## Exercise instructions
Show every line that has the string "scene" in it.

## Material for this task
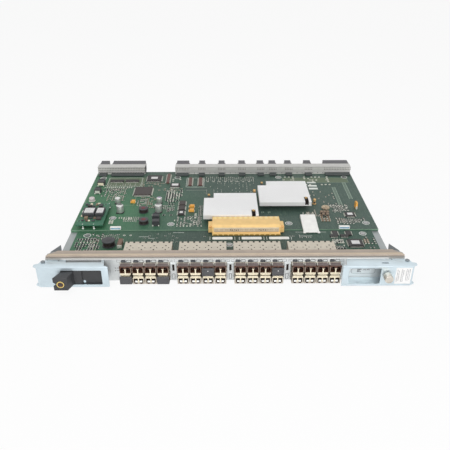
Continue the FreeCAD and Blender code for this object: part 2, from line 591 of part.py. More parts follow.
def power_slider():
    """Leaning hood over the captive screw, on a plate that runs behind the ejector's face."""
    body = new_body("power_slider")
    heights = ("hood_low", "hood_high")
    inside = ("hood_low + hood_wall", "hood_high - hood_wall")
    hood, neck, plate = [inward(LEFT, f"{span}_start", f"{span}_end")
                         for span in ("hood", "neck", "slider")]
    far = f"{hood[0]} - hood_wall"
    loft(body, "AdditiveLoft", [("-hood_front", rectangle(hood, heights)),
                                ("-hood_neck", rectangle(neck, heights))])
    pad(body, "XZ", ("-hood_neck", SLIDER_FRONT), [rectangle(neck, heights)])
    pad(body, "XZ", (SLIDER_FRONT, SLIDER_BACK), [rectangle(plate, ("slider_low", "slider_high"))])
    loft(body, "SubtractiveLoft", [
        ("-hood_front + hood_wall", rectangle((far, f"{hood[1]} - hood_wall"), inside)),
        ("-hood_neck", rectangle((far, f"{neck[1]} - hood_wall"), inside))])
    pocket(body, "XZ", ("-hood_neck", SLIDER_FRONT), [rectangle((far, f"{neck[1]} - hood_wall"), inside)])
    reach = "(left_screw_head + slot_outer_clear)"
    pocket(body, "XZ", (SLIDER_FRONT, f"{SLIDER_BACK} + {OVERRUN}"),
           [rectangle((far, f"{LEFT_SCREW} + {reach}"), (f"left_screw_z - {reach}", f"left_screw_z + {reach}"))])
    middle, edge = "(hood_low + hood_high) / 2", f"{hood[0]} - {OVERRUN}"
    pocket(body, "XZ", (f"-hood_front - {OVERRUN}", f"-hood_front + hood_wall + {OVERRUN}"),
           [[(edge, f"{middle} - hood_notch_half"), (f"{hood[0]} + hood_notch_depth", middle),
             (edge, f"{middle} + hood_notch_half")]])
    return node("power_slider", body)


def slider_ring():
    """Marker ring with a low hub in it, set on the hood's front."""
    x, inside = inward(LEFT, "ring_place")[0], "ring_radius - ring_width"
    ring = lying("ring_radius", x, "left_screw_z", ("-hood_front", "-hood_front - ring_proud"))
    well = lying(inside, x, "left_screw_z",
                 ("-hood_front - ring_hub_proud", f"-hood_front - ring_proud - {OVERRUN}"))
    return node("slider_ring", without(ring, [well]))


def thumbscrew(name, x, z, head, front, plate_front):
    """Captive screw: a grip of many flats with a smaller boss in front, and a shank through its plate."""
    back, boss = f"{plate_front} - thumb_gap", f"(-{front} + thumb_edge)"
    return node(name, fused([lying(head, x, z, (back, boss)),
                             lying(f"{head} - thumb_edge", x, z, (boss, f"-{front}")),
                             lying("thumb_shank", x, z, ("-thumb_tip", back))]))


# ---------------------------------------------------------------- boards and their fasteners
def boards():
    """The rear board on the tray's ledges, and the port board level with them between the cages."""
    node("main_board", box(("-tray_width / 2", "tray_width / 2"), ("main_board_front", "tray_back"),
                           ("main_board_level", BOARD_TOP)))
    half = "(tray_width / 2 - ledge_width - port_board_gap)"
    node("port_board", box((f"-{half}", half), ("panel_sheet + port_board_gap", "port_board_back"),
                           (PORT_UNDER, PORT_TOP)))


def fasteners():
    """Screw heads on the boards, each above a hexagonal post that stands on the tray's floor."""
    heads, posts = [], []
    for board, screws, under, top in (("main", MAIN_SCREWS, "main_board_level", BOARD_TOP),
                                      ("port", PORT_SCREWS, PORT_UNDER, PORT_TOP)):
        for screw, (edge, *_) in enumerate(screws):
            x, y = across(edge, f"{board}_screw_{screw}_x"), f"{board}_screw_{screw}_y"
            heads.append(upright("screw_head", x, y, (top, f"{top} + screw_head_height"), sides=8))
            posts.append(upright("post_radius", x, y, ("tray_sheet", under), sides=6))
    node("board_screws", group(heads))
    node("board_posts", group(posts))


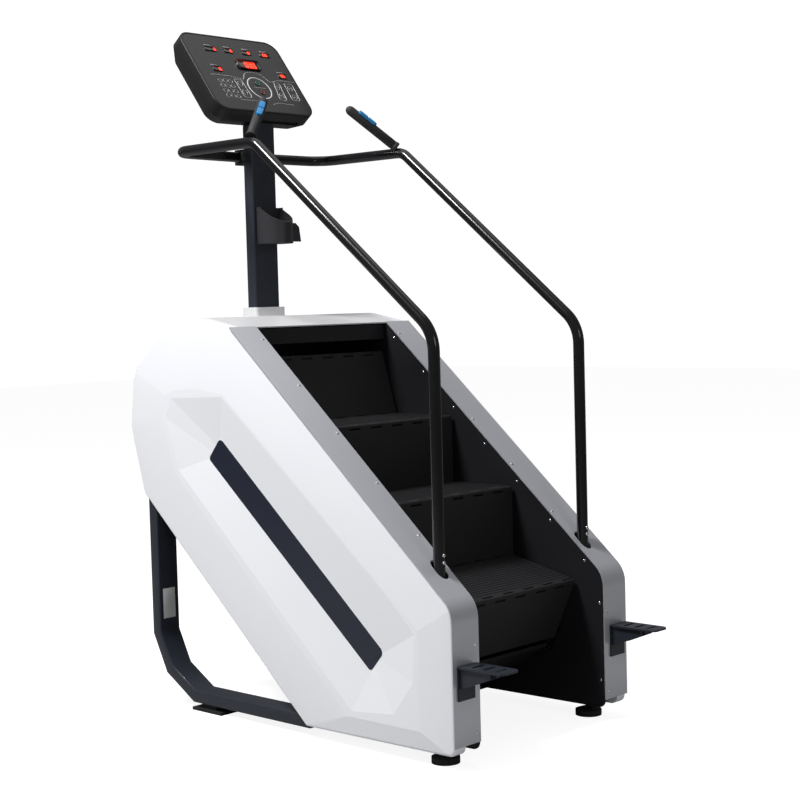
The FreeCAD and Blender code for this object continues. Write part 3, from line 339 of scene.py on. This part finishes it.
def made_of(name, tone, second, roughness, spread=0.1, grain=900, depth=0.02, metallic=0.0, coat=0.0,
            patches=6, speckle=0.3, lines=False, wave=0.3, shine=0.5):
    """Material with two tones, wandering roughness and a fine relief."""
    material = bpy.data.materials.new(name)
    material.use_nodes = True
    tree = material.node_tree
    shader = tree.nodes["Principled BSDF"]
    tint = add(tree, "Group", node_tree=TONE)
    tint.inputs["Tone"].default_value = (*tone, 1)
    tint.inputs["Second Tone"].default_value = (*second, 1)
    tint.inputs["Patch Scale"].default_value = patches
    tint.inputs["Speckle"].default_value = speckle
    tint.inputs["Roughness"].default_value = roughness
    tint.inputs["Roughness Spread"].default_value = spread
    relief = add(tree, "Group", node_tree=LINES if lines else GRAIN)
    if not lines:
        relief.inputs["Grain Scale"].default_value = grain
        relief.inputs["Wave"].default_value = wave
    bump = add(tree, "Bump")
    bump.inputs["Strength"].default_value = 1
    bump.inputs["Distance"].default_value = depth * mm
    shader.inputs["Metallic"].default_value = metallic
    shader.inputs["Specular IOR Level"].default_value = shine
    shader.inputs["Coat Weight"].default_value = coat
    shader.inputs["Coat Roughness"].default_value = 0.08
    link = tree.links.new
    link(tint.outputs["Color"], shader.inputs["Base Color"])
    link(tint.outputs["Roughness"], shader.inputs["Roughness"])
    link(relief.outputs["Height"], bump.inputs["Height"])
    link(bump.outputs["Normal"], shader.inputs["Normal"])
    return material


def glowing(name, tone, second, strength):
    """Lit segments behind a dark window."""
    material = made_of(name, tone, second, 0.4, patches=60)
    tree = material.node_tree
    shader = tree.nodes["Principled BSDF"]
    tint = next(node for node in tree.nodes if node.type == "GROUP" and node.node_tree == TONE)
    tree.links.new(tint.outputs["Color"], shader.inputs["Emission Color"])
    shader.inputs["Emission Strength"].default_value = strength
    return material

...

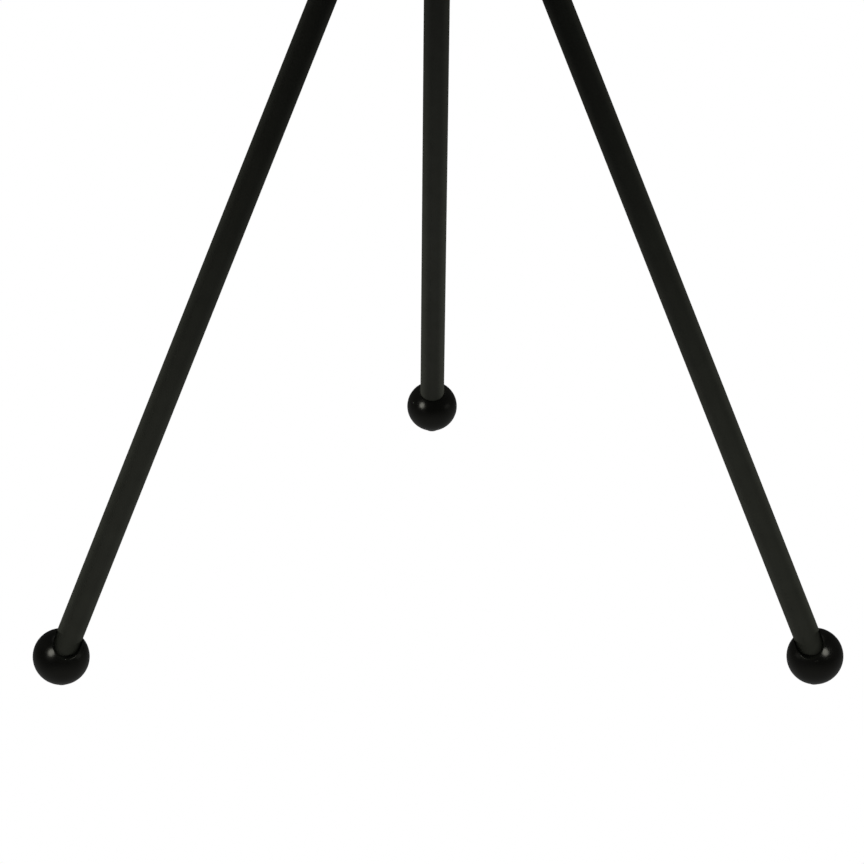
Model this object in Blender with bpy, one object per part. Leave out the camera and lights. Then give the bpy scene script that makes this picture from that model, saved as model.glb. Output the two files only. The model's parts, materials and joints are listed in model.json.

## Exercise response
The FreeCAD and Blender code for this object continues. Write part 3, from line 339 of scene.py on. This part finishes it.
Model this object in Blender with bpy, one object per part. Leave out the camera and lights. Then give the bpy scene script that makes this picture from that model, saved as model.glb. Output the two files only. The model's parts, materials and joints are listed in model.json.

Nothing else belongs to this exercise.